3. Why did the later Sellers / Edwards Clouseau pictures get to be such a drag?
Because Edwards started confusing bigger and more destructive with funnier. What do you remember more fondly? Sellers wreaking elegant havoc at the billiards table? Or, years later, the exhausting Herbert Lom trying to incinerate his nemesis with a doomsday machine?
4. The funniest bit in the strained 2006 "Pink Panther" remake starring Steve Martin was verbal slapstick, as opposed to physical.
I'm speaking of the English lesson in which Martin's Clouseau tries to learn the phrase "I would like to buy a hamburger." Martin is hilarious with this sort of mangle-mouthed routine. He's also a formidable physical comedian, and now that he's in his early 60s (Sellers was in his late 30s when he made the original "Pink Panther" and "A Shot in the Dark," also known as "the good ones") you don't want to see him -- or, just as often, Martin's double -- getting thrown through walls or onto coffee tables. You want to see what he can do, not what he can't.
5. In "The Pink Panther 2" the cast sprints way, way out ahead of the material, and miles ahead of the director, Harald Zwart.
I enjoyed Emily Mortimer, back as Nicole, Clouseau's soul mate. Andy Garcia (as a rakish Italian sleuth) has a funny bit with a mirror, involving Jeremy Irons, who looks vaguely distressed at finding himself in a disposable "Pink Panther" sequel.
6. The vibe of "PP2" is more consciously '60s than Martin's earlier Clouseau adventure.
The ensemble includes a returning Jean Reno as Clouseau's right-hand man, and John Cleese replacing Kevin Kline as Inspector Dreyfus, who has mysteriously morphed from French to English.
7. Aishwarya Rai Bachchan portrays an expert on the subject of the suspected diamond thief who steals the Panther, along with the Shroud of Turin and the pope's ring.

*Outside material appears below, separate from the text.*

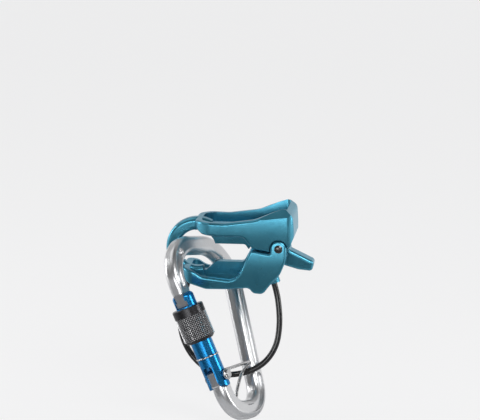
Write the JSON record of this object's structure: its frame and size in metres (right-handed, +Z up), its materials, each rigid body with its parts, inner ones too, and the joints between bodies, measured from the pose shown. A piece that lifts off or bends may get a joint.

She's not what you'd call unsightly. She is in fact what you'd call "sightly." This is all the movie asks of her.
8. Here's the big problem with "PP2": Most of it, even the routine stuff, would work twice as well if director Zwart and editor Julia Wong eased up and allowed the performers to interact -- to do their thing in medium shot, without a lot of pushy close-ups and overemphasis, so that their bodies might inform what their faces are up to.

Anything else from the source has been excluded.